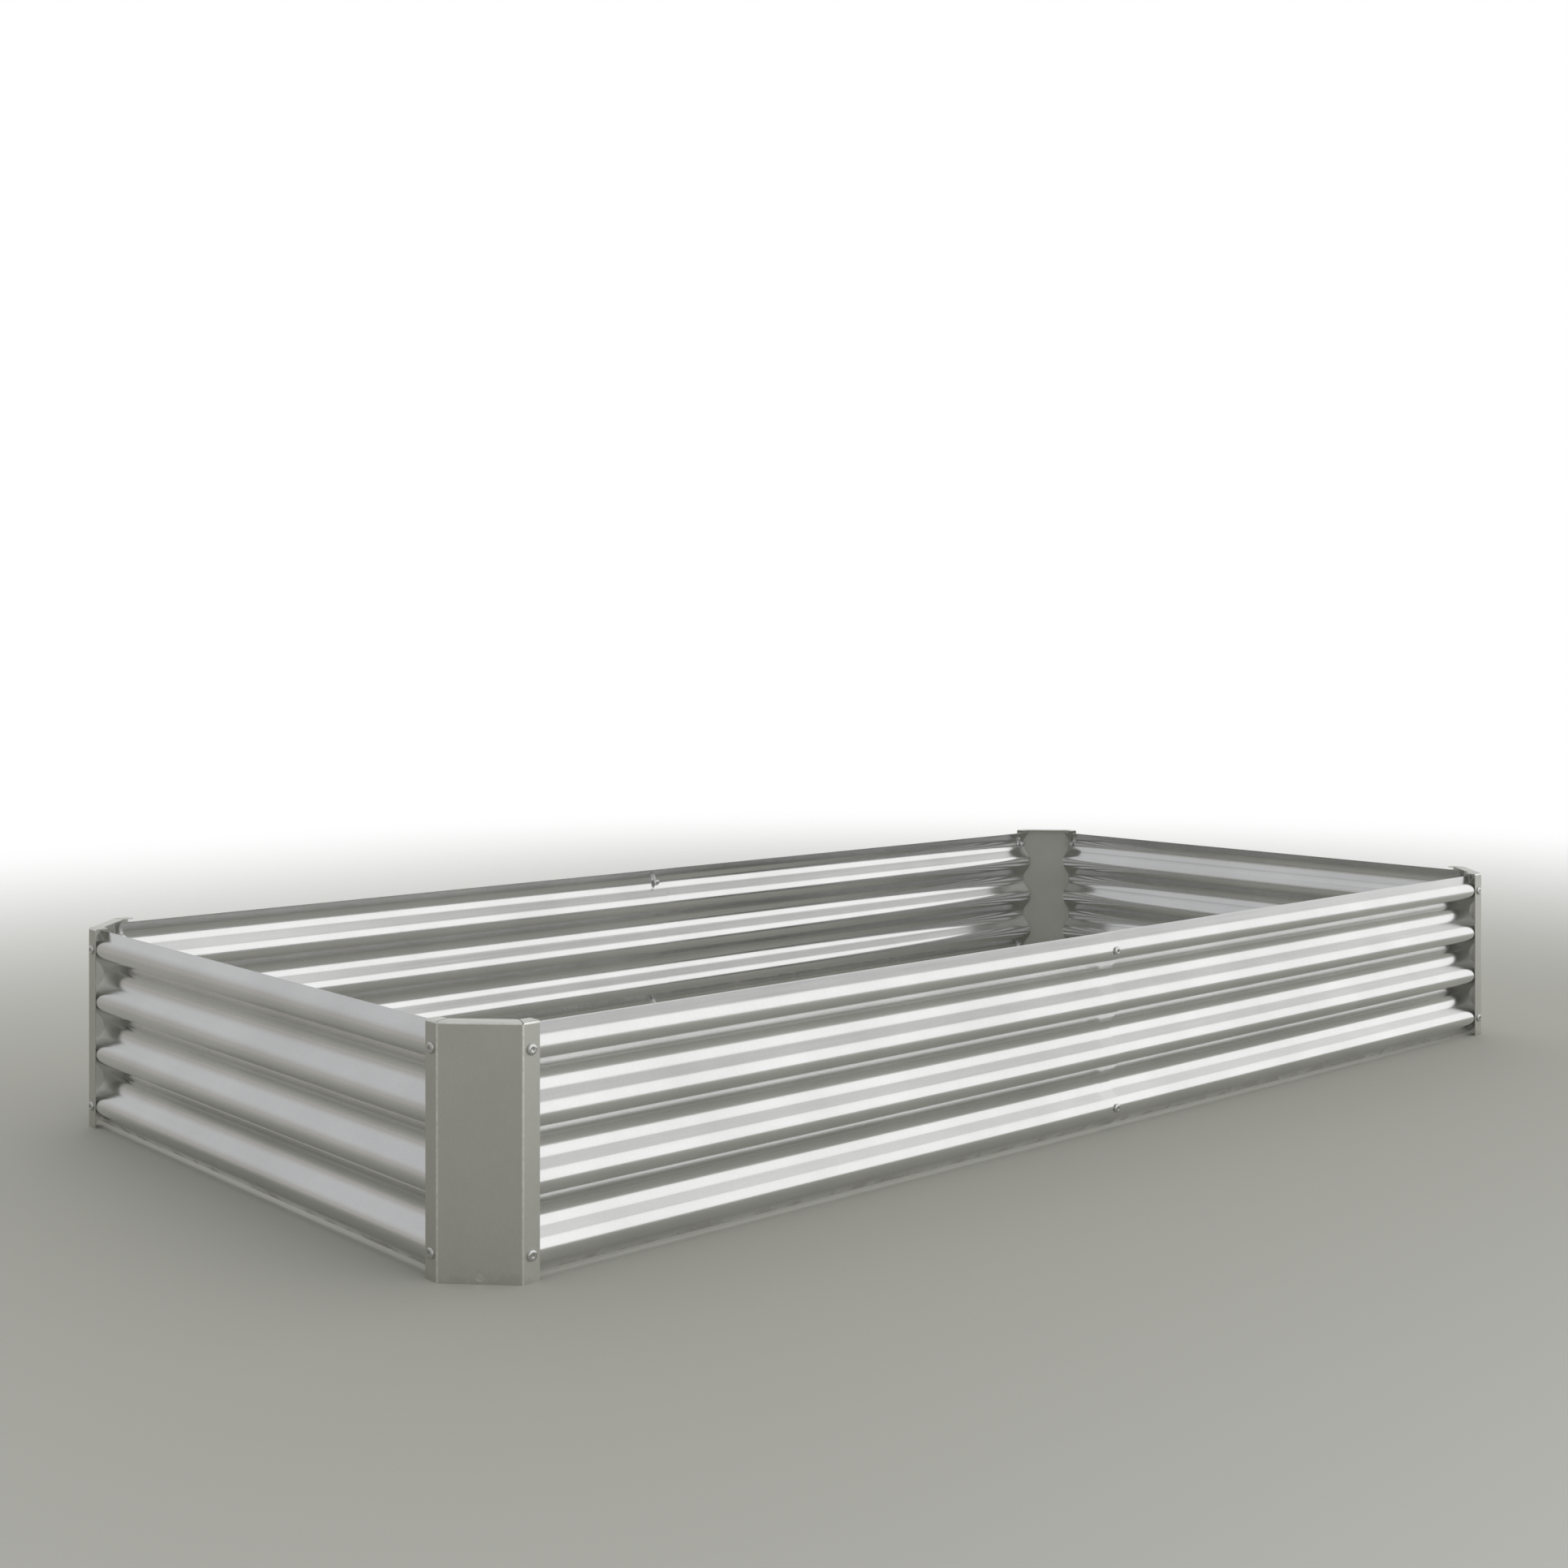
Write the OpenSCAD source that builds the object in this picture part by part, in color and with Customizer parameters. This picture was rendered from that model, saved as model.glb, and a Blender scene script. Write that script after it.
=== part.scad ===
// Raised garden bed: four folded corner posts, six corrugated wall panels, and the
// bolts, washers and nuts that clamp the walls to the posts and to each other.
// Millimetres, +Z up. The ground is z = 0 and the origin is the middle of the footprint.
// The long walls run along X and the end walls along Y.

/* [Bed] */
// Overall length, between the outer faces of the two end walls' flanges
bed_length = 2360; // [1900:10:2800]
// Overall width, between the outer faces of the two long walls' flanges
bed_width = 1120; // [700:10:1400]
// Height of the corner posts
post_height = 305; // [300:1:330]

/* [Corner posts] */
// Length that a corner's 45 degree face takes off the length and off the width
chamfer_leg = 72; // [50:1:110]
// Width of the flange that each post folds round on to a wall
flange_width = 24; // [20:0.5:30]
// Thickness of the post's sheet
post_thickness = 1.2; // [0.8:0.1:2]
// Inside radius of the post's upright bends
post_bend_radius = 1.5; // [1:0.1:3]
// Width of the lip that is folded in along the top of each face
lip_depth = 20; // [12:0.5:24]
// Inside radius of the fold between a face and its lip
lip_bend_radius = 1.5; // [1:0.1:2.5]
// Gap between the mitred ends of neighbouring lips
lip_slit = 1; // [0.4:0.1:2]
// Diameter of the ground pin's hole at the foot of each post
foot_hole_diameter = 10; // [6:0.5:12]
// Height of that hole's centre
foot_hole_height = 8.5; // [8:0.5:14]

/* [Corrugated panels] */
// Height from one ridge's crest to the next
ridge_pitch = 80; // [76:0.5:81]
// Number of ridges up a wall
ridge_count = 4; // [4:1:4]
// Depth of the corrugation, from a crest to the bottom of a valley
ridge_depth = 21; // [16:0.5:24]
// Steepest slope of the sheet, off the upright
slope_angle = 42; // [40:0.5:50]
// Thickness of the panel's sheet
panel_thickness = 0.8; // [0.5:0.1:1]
// Distance from the outermost crest to the sheet's top or bottom edge
edge_rise = 27; // [20:0.5:28]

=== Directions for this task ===
Give the complete listing a second time, exactly as it reads.

=== Answer for this exercise ===
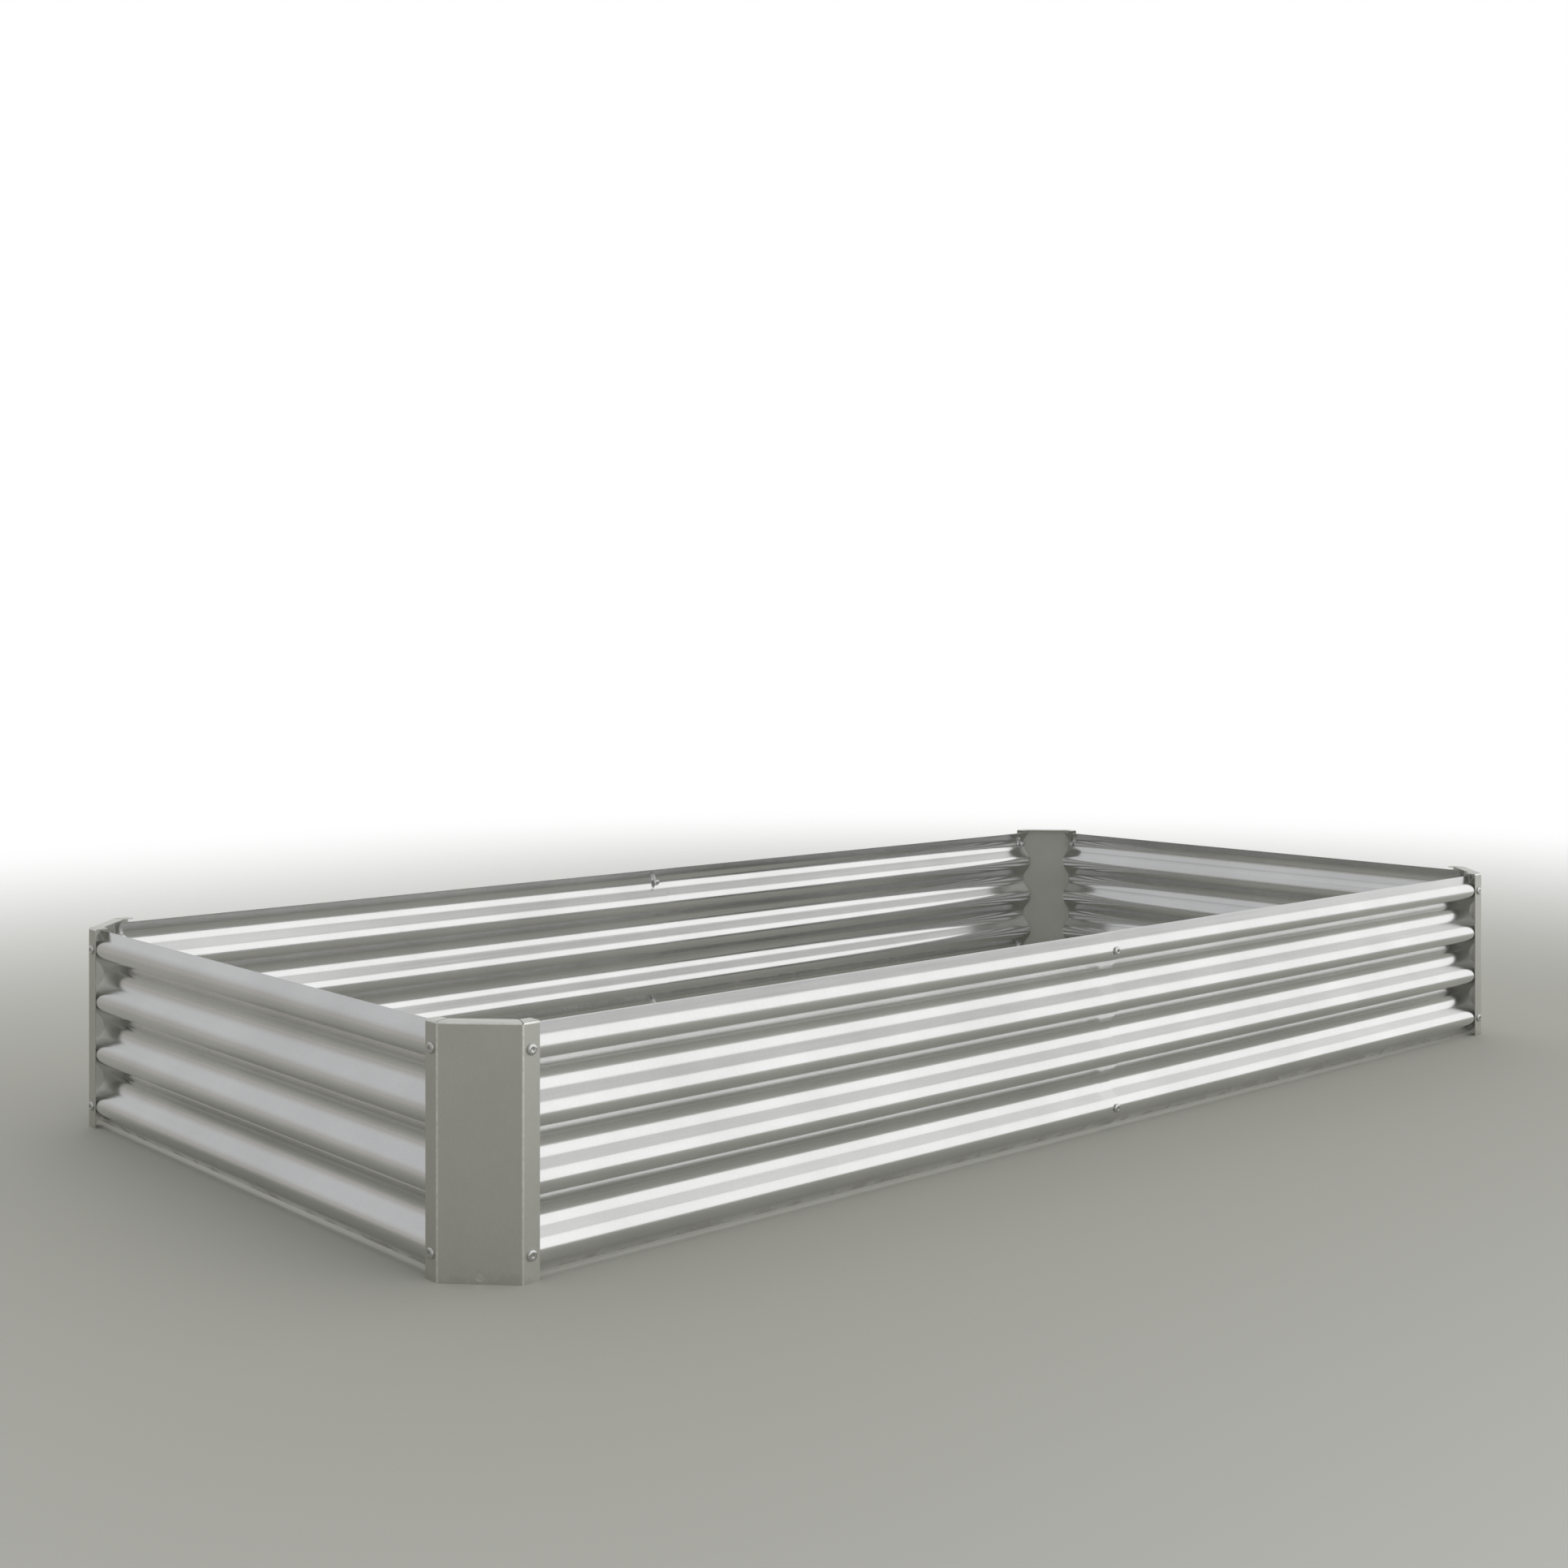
Write the OpenSCAD source that builds the object in this picture part by part, in color and with Customizer parameters. This picture was rendered from that model, saved as model.glb, and a Blender scene script. Write that script after it.
=== part.scad ===
// Raised garden bed: four folded corner posts, six corrugated wall panels, and the
// bolts, washers and nuts that clamp the walls to the posts and to each other.
// Millimetres, +Z up. The ground is z = 0 and the origin is the middle of the footprint.
// The long walls run along X and the end walls along Y.

/* [Bed] */
// Overall length, between the outer faces of the two end walls' flanges
bed_length = 2360; // [1900:10:2800]
// Overall width, between the outer faces of the two long walls' flanges
bed_width = 1120; // [700:10:1400]
// Height of the corner posts
post_height = 305; // [300:1:330]

/* [Corner posts] */
// Length that a corner's 45 degree face takes off the length and off the width
chamfer_leg = 72; // [50:1:110]
// Width of the flange that each post folds round on to a wall
flange_width = 24; // [20:0.5:30]
// Thickness of the post's sheet
post_thickness = 1.2; // [0.8:0.1:2]
// Inside radius of the post's upright bends
post_bend_radius = 1.5; // [1:0.1:3]
// Width of the lip that is folded in along the top of each face
lip_depth = 20; // [12:0.5:24]
// Inside radius of the fold between a face and its lip
lip_bend_radius = 1.5; // [1:0.1:2.5]
// Gap between the mitred ends of neighbouring lips
lip_slit = 1; // [0.4:0.1:2]
// Diameter of the ground pin's hole at the foot of each post
foot_hole_diameter = 10; // [6:0.5:12]
// Height of that hole's centre
foot_hole_height = 8.5; // [8:0.5:14]

/* [Corrugated panels] */
// Height from one ridge's crest to the next
ridge_pitch = 80; // [76:0.5:81]
// Number of ridges up a wall
ridge_count = 4; // [4:1:4]
// Depth of the corrugation, from a crest to the bottom of a valley
ridge_depth = 21; // [16:0.5:24]
// Steepest slope of the sheet, off the upright
slope_angle = 42; // [40:0.5:50]
// Thickness of the panel's sheet
panel_thickness = 0.8; // [0.5:0.1:1]
// Distance from the outermost crest to the sheet's top or bottom edge
edge_rise = 27; // [20:0.5:28]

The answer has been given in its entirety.